◆ **TASK TO COMPLETE**
Give back all the data exactly, line by line.

◆ **DATA LINES**
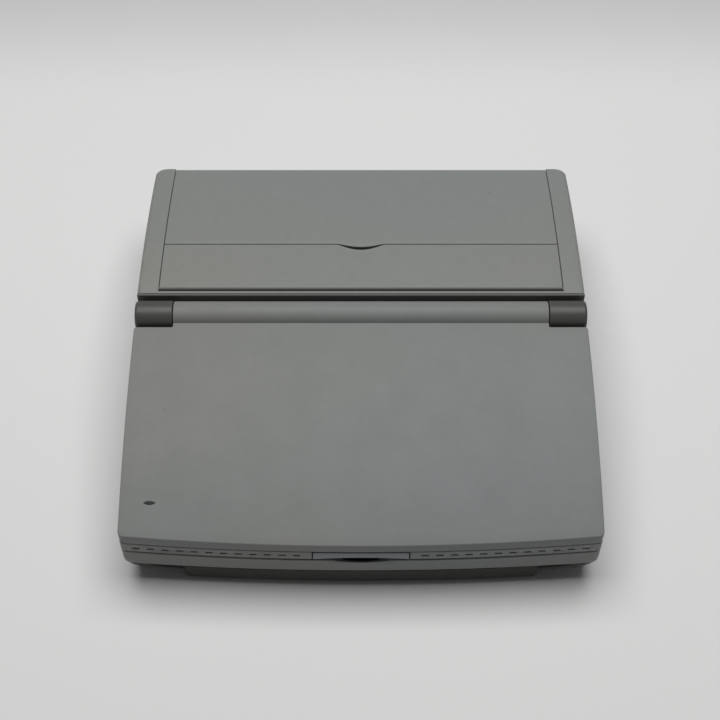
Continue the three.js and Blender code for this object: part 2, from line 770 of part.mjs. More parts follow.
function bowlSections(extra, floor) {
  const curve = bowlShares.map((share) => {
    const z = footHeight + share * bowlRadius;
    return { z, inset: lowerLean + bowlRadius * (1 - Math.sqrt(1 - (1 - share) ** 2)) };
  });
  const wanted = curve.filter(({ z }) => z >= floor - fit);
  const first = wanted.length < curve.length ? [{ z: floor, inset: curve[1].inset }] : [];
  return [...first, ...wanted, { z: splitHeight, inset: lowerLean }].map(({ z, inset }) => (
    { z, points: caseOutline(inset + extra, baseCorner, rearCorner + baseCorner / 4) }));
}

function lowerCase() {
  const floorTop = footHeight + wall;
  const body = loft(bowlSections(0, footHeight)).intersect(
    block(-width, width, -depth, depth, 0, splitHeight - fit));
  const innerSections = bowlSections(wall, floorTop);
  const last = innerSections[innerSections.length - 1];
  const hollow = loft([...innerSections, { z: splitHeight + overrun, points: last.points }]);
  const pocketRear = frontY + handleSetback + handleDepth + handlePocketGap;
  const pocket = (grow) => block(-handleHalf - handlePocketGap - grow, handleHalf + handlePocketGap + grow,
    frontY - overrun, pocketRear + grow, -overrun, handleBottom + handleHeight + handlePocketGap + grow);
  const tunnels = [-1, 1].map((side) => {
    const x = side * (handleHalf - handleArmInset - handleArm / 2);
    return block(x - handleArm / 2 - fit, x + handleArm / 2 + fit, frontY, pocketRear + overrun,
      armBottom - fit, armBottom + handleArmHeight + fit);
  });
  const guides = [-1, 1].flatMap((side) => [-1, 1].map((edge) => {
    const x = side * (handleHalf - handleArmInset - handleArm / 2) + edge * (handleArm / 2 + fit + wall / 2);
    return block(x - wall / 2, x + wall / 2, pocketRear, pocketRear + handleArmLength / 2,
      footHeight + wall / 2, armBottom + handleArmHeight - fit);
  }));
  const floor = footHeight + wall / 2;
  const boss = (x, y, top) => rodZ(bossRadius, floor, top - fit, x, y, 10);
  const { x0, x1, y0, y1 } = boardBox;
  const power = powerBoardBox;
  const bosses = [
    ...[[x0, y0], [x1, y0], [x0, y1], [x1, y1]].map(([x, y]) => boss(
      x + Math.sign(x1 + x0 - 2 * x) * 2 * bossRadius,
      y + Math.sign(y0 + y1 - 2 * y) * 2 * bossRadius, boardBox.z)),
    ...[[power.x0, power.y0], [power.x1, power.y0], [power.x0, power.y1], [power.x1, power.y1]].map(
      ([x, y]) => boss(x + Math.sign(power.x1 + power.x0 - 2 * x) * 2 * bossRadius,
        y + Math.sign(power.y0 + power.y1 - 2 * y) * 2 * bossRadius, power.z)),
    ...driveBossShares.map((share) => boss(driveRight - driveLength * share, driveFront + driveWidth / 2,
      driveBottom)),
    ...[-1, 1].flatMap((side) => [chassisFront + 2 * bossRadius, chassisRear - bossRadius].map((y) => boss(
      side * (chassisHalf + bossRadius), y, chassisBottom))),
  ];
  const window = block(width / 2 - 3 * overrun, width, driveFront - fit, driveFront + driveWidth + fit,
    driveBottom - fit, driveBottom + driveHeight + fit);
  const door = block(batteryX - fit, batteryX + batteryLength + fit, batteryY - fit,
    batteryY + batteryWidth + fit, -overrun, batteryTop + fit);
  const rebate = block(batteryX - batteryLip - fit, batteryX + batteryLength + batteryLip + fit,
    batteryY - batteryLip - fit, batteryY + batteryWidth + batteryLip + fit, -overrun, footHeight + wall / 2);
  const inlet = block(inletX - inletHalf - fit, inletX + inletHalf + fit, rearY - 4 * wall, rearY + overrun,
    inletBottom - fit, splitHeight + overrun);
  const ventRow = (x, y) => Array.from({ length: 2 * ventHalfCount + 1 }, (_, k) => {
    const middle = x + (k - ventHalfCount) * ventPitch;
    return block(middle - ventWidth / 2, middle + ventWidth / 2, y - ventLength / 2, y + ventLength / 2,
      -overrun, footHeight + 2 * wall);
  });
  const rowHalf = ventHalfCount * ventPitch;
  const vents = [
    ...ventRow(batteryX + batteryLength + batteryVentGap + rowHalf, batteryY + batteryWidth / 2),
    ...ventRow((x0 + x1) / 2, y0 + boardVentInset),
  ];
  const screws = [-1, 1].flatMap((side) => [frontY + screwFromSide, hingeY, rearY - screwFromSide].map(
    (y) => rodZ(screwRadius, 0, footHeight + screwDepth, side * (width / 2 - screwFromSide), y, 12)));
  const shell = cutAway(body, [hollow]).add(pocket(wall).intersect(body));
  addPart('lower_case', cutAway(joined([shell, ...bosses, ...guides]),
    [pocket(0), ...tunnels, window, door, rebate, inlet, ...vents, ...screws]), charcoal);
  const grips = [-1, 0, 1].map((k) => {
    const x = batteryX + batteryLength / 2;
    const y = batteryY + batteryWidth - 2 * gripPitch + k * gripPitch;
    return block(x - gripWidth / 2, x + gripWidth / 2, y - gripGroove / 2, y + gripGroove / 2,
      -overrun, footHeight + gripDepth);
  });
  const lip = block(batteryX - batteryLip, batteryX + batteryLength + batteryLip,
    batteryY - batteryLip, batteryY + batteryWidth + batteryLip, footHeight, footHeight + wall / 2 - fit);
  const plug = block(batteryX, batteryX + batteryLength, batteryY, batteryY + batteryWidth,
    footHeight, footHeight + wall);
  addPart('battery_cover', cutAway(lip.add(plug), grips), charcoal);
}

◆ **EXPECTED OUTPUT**
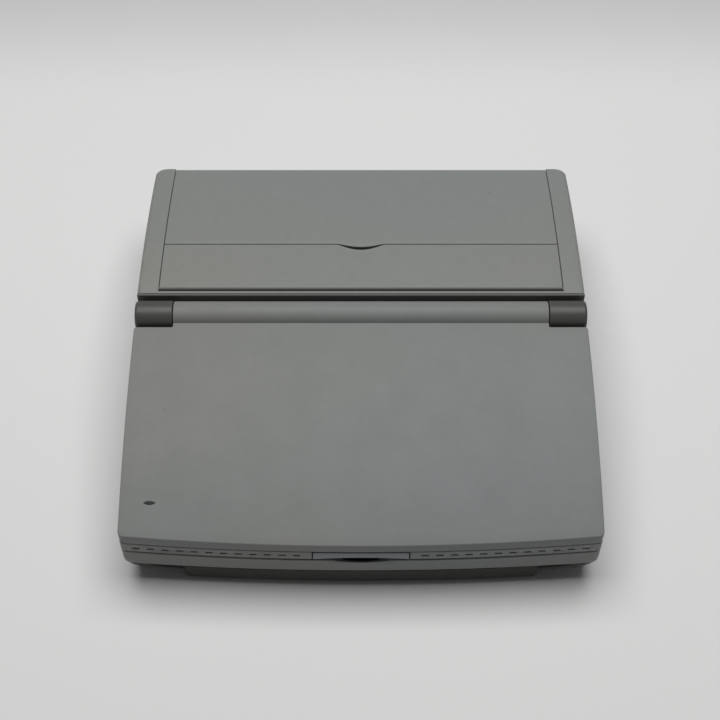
Continue the three.js and Blender code for this object: part 2, from line 770 of part.mjs. More parts follow.
function bowlSections(extra, floor) {
  const curve = bowlShares.map((share) => {
    const z = footHeight + share * bowlRadius;
    return { z, inset: lowerLean + bowlRadius * (1 - Math.sqrt(1 - (1 - share) ** 2)) };
  });
  const wanted = curve.filter(({ z }) => z >= floor - fit);
  const first = wanted.length < curve.length ? [{ z: floor, inset: curve[1].inset }] : [];
  return [...first, ...wanted, { z: splitHeight, inset: lowerLean }].map(({ z, inset }) => (
    { z, points: caseOutline(inset + extra, baseCorner, rearCorner + baseCorner / 4) }));
}

function lowerCase() {
  const floorTop = footHeight + wall;
  const body = loft(bowlSections(0, footHeight)).intersect(
    block(-width, width, -depth, depth, 0, splitHeight - fit));
  const innerSections = bowlSections(wall, floorTop);
  const last = innerSections[innerSections.length - 1];
  const hollow = loft([...innerSections, { z: splitHeight + overrun, points: last.points }]);
  const pocketRear = frontY + handleSetback + handleDepth + handlePocketGap;
  const pocket = (grow) => block(-handleHalf - handlePocketGap - grow, handleHalf + handlePocketGap + grow,
    frontY - overrun, pocketRear + grow, -overrun, handleBottom + handleHeight + handlePocketGap + grow);
  const tunnels = [-1, 1].map((side) => {
    const x = side * (handleHalf - handleArmInset - handleArm / 2);
    return block(x - handleArm / 2 - fit, x + handleArm / 2 + fit, frontY, pocketRear + overrun,
      armBottom - fit, armBottom + handleArmHeight + fit);
  });
  const guides = [-1, 1].flatMap((side) => [-1, 1].map((edge) => {
    const x = side * (handleHalf - handleArmInset - handleArm / 2) + edge * (handleArm / 2 + fit + wall / 2);
    return block(x - wall / 2, x + wall / 2, pocketRear, pocketRear + handleArmLength / 2,
      footHeight + wall / 2, armBottom + handleArmHeight - fit);
  }));
  const floor = footHeight + wall / 2;
  const boss = (x, y, top) => rodZ(bossRadius, floor, top - fit, x, y, 10);
  const { x0, x1, y0, y1 } = boardBox;
  const power = powerBoardBox;
  const bosses = [
    ...[[x0, y0], [x1, y0], [x0, y1], [x1, y1]].map(([x, y]) => boss(
      x + Math.sign(x1 + x0 - 2 * x) * 2 * bossRadius,
      y + Math.sign(y0 + y1 - 2 * y) * 2 * bossRadius, boardBox.z)),
    ...[[power.x0, power.y0], [power.x1, power.y0], [power.x0, power.y1], [power.x1, power.y1]].map(
      ([x, y]) => boss(x + Math.sign(power.x1 + power.x0 - 2 * x) * 2 * bossRadius,
        y + Math.sign(power.y0 + power.y1 - 2 * y) * 2 * bossRadius, power.z)),
    ...driveBossShares.map((share) => boss(driveRight - driveLength * share, driveFront + driveWidth / 2,
      driveBottom)),
    ...[-1, 1].flatMap((side) => [chassisFront + 2 * bossRadius, chassisRear - bossRadius].map((y) => boss(
      side * (chassisHalf + bossRadius), y, chassisBottom))),
  ];
  const window = block(width / 2 - 3 * overrun, width, driveFront - fit, driveFront + driveWidth + fit,
    driveBottom - fit, driveBottom + driveHeight + fit);
  const door = block(batteryX - fit, batteryX + batteryLength + fit, batteryY - fit,
    batteryY + batteryWidth + fit, -overrun, batteryTop + fit);
  const rebate = block(batteryX - batteryLip - fit, batteryX + batteryLength + batteryLip + fit,
    batteryY - batteryLip - fit, batteryY + batteryWidth + batteryLip + fit, -overrun, footHeight + wall / 2);
  const inlet = block(inletX - inletHalf - fit, inletX + inletHalf + fit, rearY - 4 * wall, rearY + overrun,
    inletBottom - fit, splitHeight + overrun);
  const ventRow = (x, y) => Array.from({ length: 2 * ventHalfCount + 1 }, (_, k) => {
    const middle = x + (k - ventHalfCount) * ventPitch;
    return block(middle - ventWidth / 2, middle + ventWidth / 2, y - ventLength / 2, y + ventLength / 2,
      -overrun, footHeight + 2 * wall);
  });
  const rowHalf = ventHalfCount * ventPitch;
  const vents = [
    ...ventRow(batteryX + batteryLength + batteryVentGap + rowHalf, batteryY + batteryWidth / 2),
    ...ventRow((x0 + x1) / 2, y0 + boardVentInset),
  ];
  const screws = [-1, 1].flatMap((side) => [frontY + screwFromSide, hingeY, rearY - screwFromSide].map(
    (y) => rodZ(screwRadius, 0, footHeight + screwDepth, side * (width / 2 - screwFromSide), y, 12)));
  const shell = cutAway(body, [hollow]).add(pocket(wall).intersect(body));
  addPart('lower_case', cutAway(joined([shell, ...bosses, ...guides]),
    [pocket(0), ...tunnels, window, door, rebate, inlet, ...vents, ...screws]), charcoal);
  const grips = [-1, 0, 1].map((k) => {
    const x = batteryX + batteryLength / 2;
    const y = batteryY + batteryWidth - 2 * gripPitch + k * gripPitch;
    return block(x - gripWidth / 2, x + gripWidth / 2, y - gripGroove / 2, y + gripGroove / 2,
      -overrun, footHeight + gripDepth);
  });
  const lip = block(batteryX - batteryLip, batteryX + batteryLength + batteryLip,
    batteryY - batteryLip, batteryY + batteryWidth + batteryLip, footHeight, footHeight + wall / 2 - fit);
  const plug = block(batteryX, batteryX + batteryLength, batteryY, batteryY + batteryWidth,
    footHeight, footHeight + wall);
  addPart('battery_cover', cutAway(lip.add(plug), grips), charcoal);
}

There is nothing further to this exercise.